Dallas office's records
ATF officials in Dallas remain adamant that there was no Fast and Furious in Texas.
"This case has nothing to do with Fast and Furious," said Thomas Crowley, spokesman for ATF in Dallas. "There hasn't been any gun-walking in the Dallas division of ATF."
The records reviewed by the Chronicle, some of them obtained from Iowa Republican Sen. Charles Grassley - who along with Republican Congressman Darrell Issa of California is probing the Fast and Furious debacle - suggest the Zapata gun case instead may have been an instance of missed opportunities, intelligence-sharing failures and the inability to connect the dots and make arrests before the weapon was ever purchased in October 2010.

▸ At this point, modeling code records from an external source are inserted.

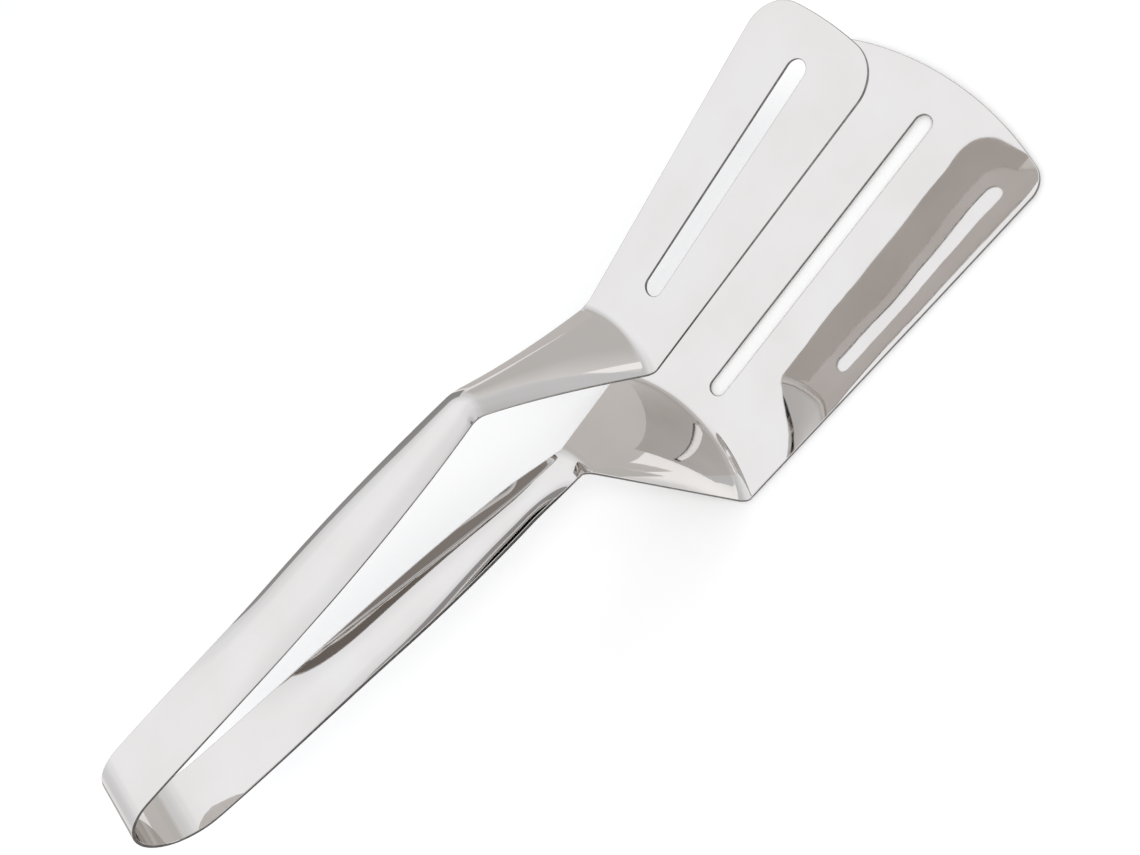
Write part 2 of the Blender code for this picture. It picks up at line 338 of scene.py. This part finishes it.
# The whole strip as one run of rows, from the upper blade round the bow to the lower blade
runs = [("upper_shoulder", upper_shoulder[::-1]), ("upper_arm", upper_arm[::-1]),
        ("upper_bow", bow_rows()[:BOW_ROWS + 1]), ("lower_bow", bow_rows()[BOW_ROWS:]),
        ("lower_arm", lower_arm), ("lower_shoulder", lower_shoulder)]
spans = {}
strip = []
for name, rows in runs:
    first = max(0, len(strip) - 1)
    strip += rows if not strip else rows[1:]
    spans[name] = (first, len(strip))
strip = np.array([[list(point) for point in row] for row in strip])


def unit(vectors):
    """The same vectors at length 1."""
    return vectors / np.linalg.norm(vectors, axis=-1, keepdims=True)


def tangents(points, axis):
    """Unit tangents along one axis of a grid, each weighted to its nearer neighbour."""
    points = np.moveaxis(points, axis, 0)
    steps = np.diff(points, axis=0)
    lengths = np.linalg.norm(steps, axis=-1, keepdims=True)
    headings = steps / lengths
    result = np.empty_like(points)
    result[0], result[-1] = headings[0], headings[-1]
    share = lengths[1:] / (lengths[:-1] + lengths[1:])
    result[1:-1] = headings[:-1] * share + headings[1:] * (1 - share)
    return np.moveaxis(unit(result), 0, axis)


across = tangents(strip, 1)
normals = unit(np.cross(across, tangents(strip, 0)))
normals[0] = np.array(Vector((-upper_along.z, 0, upper_along.x)))
normals[-1] = (0, 0, -1)

# Shading follows the sheet, but for the walls of the lower grip's groove
shading = normals.copy()
arm_first, arm_last = spans["lower_arm"]
for row in range(arm_first, arm_last):
    share = (arm_last - 1 - row) / ARM_ROWS
    started = ramp((share - GROOVE_START[0]) / (GROOVE_START[1] - GROOVE_START[0]))
    for column, s in enumerate(SPREAD):
        lean, foot, crest, narrow_from, gone_by = GROOVE_FAR_WALL if s > 0 else GROOVE_NEAR_WALL
        narrowed = (1 - foot) * ramp((share - narrow_from) / (gone_by - narrow_from))
        lean *= started * ramp((abs(s) - foot - narrowed) / (crest - foot))
        shading[row, column] += across[row, column] * math.copysign(lean, s)
shading = unit(shading)


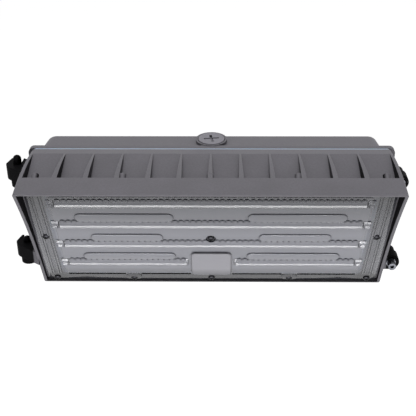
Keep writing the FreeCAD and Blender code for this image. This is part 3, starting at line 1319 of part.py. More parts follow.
def build():
    """Every piece of the light by its node name."""
    nodes = {
        "back_box": back_box(),
        "conduit_plug": conduit_plug(),
        "door_gasket": door_gasket(),
        "wall_gasket": wall_gasket_ring(WALL_GASKET_PLAY),
        "entry_grommet": entry_grommet(),
        "ground_screw": ground_screw(),
        "hinge_posts": Part.makeCompound([hinge_post(top, rise)
                                          for top, rise in zip(HINGE_TOPS, POST_RISES)]),
        "door_housing": door_housing(),
        "lens": lens(),
        "lens_gasket": lens_gasket_ring(GASKET_SIDE_PLAY, GASKET_END_PLAY),
        "lens_edge_screws": Part.makeCompound([lens_screw(x, a) for x, a in
                                               TOP_SCREWS + BOTTOM_SCREWS + SIDE_SCREWS]),
        "lens_middle_screw": lens_screw(*MIDDLE_SCREW),
        "led_board": led_board(),
        "board_screws": Part.makeCompound([board_screw(x, a) for x, a in board_screw_places()]),
        "wire_connector": wire_connector(),
        "plate_grommet": plate_grommet(),
        "driver_case": driver_case(),
        "driver_end_caps": driver_caps(),
        "driver_screws": driver_screws(),
        "output_leads": output_leads(),
        "lead_clip": lead_clip(),
        "wire_nuts": wire_nuts(),
        "wire_nut_clip": nut_clip(),
    }
    for name, lead in zip(("line_lead", "neutral_lead", "ground_lead"), input_leads()):
        nodes[name] = lead
    for i in range(LED_ROWS):
        nodes[f"led_row_{i + 1}"] = led_row(i)
    for name, z in zip(("upper", "lower"), EAR_HEIGHTS):
        nodes[f"captive_screw_{name}"] = captive_screw(z)
        nodes[f"screw_retainer_{name}"] = retainer(z)
    return nodes


os.makedirs("parts", exist_ok=True)
for node, shape in build().items():
    if not shape.isValid():
        raise ValueError(f"{node} is not a valid solid")
    shape.exportStep(f"parts/{node}.step")
    print(node, len(shape.Solids), round(shape.Volume, 1))
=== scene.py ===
"""Looks of a wall-mounted area light, built round its packed construction model.

Lengths are metres in the light's own frame: X to the viewer's right, Y into the wall, Z up.
"""
import logging
import math
from abc import ABC, abstractmethod
from collections.abc import Callable, Sequence
from dataclasses import dataclass, field
from enum import Enum
from typing import Any

import bmesh
import bpy
from mathutils import Matrix, Vector


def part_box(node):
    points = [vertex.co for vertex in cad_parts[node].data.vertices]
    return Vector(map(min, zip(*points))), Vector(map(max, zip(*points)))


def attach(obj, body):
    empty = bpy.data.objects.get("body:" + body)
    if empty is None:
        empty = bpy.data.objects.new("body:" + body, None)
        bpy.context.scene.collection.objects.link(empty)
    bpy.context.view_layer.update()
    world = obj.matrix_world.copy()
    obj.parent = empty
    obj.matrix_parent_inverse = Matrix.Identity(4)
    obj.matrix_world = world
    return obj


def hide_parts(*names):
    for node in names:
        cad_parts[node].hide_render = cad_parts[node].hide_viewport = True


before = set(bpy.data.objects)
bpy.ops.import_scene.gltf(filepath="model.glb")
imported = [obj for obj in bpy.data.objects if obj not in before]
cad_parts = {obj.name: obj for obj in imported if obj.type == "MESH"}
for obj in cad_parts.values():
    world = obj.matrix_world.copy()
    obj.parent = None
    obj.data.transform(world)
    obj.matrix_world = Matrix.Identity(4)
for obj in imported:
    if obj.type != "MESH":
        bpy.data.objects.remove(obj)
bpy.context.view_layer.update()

MM = 0.001
NEAR = 0.02 * MM  # places closer than this count as one
NOISE_SPAN = (0.3, 0.7)  # where nearly all of a noise texture's values lie
OCCLUSION_SAMPLES = 6
BEVEL_SAMPLES = 4
WAVE_RADIANS = 20  # what a wave texture runs through in one unit
SOFT, CRISP = 2.0, 3.0  # octaves of a noise texture
LED_ROWS = ("led_row_1", "led_row_2", "led_row_3", "led_row_4")
LOG = logging.getLogger("wall_light")

Tree = bpy.types.NodeTree
Node = bpy.types.Node
Socket = bpy.types.NodeSocket
Piece = bpy.types.Object
WHITE = (1.0, 1.0, 1.0, 1.0)


# ---- node and colour tools ----

def srgb(code: str) -> tuple[float, float, float, float]:
    """Turns an sRGB hex colour into Blender's linear one.

    Args:
        code: six hex digits after a hash.

    Returns:
        Red, green, blue and an alpha of 1.
    """
    shares = [int(code[i:i + 2], 16) / 255 for i in (1, 3, 5)]
    linear = [s / 12.92 if s <= 0.04045 else ((s + 0.055) / 1.055) ** 2.4 for s in shares]
    return (*linear, 1.0)


def add_node(tree: Tree, kind: str, settings: dict[Any, Any] | None = None,
             links: dict[Any, Socket] | None = None) -> Node:
    """Adds one shader node.

    Args:
        tree: the material's or the world's node tree.
        kind: the node's type.
        settings: values by attribute name, or by the name or number of an input.
        links: feeding sockets by the name or number of the input that they feed.

    Returns:
        The new node.
    """
    node = tree.nodes.new(kind)
    for key, value in (settings or {}).items():
        if isinstance(key, str) and hasattr(node, key):
            setattr(node, key, value)
        else:
            node.inputs[key].default_value = value
    for key, socket in (links or {}).items():
        tree.links.new(socket, node.inputs[key])
    return node


def mm(*sizes: float) -> tuple[float, ...]:
    """Sizes in millimetres as metres."""
    return tuple(size * MM for size in sizes)


def per_metre(size_mm: float) -> float:
    """The texture scale at which one feature is as large as a size in millimetres."""
    return 1 / (size_mm * MM)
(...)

The Osorios first showed up on ATF's radar in August and September of that year when the Dallas division received records of their purchases, known as "multiple sales summaries," of the Dracos and other pistols in the Dallas area.
Tracing load of weapons
Such reports flood ATF offices and by themselves are not normally cause for suspicion, ATF officials have said.

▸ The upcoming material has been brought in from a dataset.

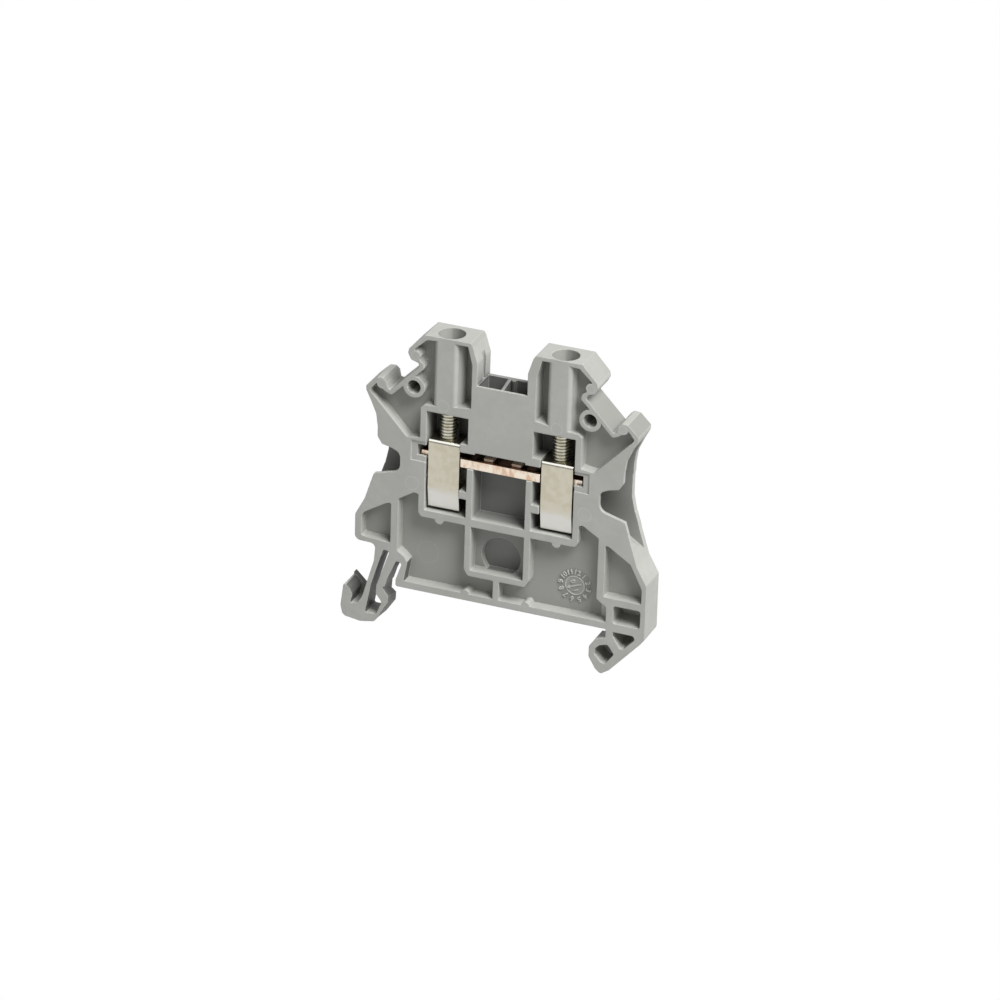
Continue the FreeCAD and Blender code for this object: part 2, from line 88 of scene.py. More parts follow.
# %% Place the camera
AZIMUTH = math.radians(20.95)
ELEVATION = math.radians(25.43)
ROLL = math.radians(1.91)
DISTANCE = 0.852
LENS, SENSOR = 208.8, 36
SHIFT_X, SHIFT_Y = -0.0049, -0.0043
AIM = Vector((0, 0, 17 * MM))

towards = Vector((math.sin(AZIMUTH) * math.cos(ELEVATION),
                  -math.cos(AZIMUTH) * math.cos(ELEVATION),
                  math.sin(ELEVATION)))
level = Vector((math.cos(AZIMUTH), math.sin(AZIMUTH), 0))
rise = towards.cross(level)
right = level * math.cos(ROLL) + rise * math.sin(ROLL)
up = rise * math.cos(ROLL) - level * math.sin(ROLL)

bpy.ops.object.camera_add()
camera = bpy.context.object
camera.name = "studio_camera"
turn = Matrix((right, up, towards)).transposed().to_4x4()
camera.matrix_world = Matrix.Translation(AIM + towards * DISTANCE) @ turn
camera.data.lens = LENS
camera.data.sensor_width = SENSOR
camera.data.shift_x = SHIFT_X
camera.data.shift_y = SHIFT_Y
camera.data.clip_start = 0.01
camera.data.clip_end = 10
bpy.context.scene.camera = camera
print("camera at", [round(v, 3) for v in camera.matrix_world.translation])

# %% [markdown]
# ## Shader maths that reads like maths
#
# Node trees are long to write by hand. A `Wire` stands for a value that comes
# out of a node. It takes part in `+ - *` like a number, and each operator adds
# one Math node. A `Finish` is a material with one method, `node`, that adds any
# other node: settings first, then the values or wires of its sockets.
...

The trio next appeared on Sept. 17, 2011, the day the agency's National Tracing Center in Martinsburg, W.Va., completed traces on a load of 23 guns seized in a traffic stop in La Pryor, Texas, 46 miles from the U.S.-Mexico border. One of the guns came back to Morrison and two to Ranferi Osorio.
The load, records show, actually had been flagged down in La Pryor more than a month earlier on Aug. 7. But the serial numbers had been obliterated. It took ATF technicians until mid-September to restore them.
Complicating the puzzle was the fact that the trace requests came not from the Dallas ATF, but the Las Cruces, N.M., office, where agents were investigating a family involved in smuggling guns to Mexico.
When the trace results were available, the reports were not sent to Dallas but to the Phoenix ATF office, which oversees Las Cruces.
A federal law enforcement source said the results trickled in to the Dallas office between Sept. 17 and Oct. 28, 2010.
ATF traced the sales to 10 people in the Dallas area, but did not zero in on the Osorios or Morrison. Instead, they had their sights on another buyer.
Only later did agents determine that buyer also was linked to the Osorios and Morrison, the source said.
Nevertheless, the source insisted: "We didn't ignore (the Osorios and Morrison). We looked into everybody.''
Robert Champion, ATF agent in charge in Dallas, declined an interview request, citing ongoing prosecutions in the case.
In November 2010, authorities encountered the Osorios and Morrison yet again.
According to affidavits, Dallas agents were asked by the Drug Enforcement Administration to provide an undercover informant for an operation in which he would call arms smugglers in the Dallas area and request a gun load for transport to the Los Zetas trafficking gang via Laredo.
When the informant pulled into a Walmart parking lot in the Dallas area, he was met by the Osorios, who handed over 40 firearms, about half of them Dracos or Romanian AK-47 rifles.
The informant drove the load to Laredo, where ATF agents arranged a traffic stop by deputies who seized the weapons.
Back in the Dallas area, officers did a similar stop on the vehicle that delivered the weapons to the informant, and officers identified the occupants as the Osorios and Morrison.
Yet, the three men were not arrested.
A federal law enforcement source said the November undercover operation was part of a larger DEA case, which authorities didn't want to jeopardize.
The Osorios and Morrison were arrested on Feb. 28 and have pleaded guilty to gun-law violations. They are awaiting sentencing.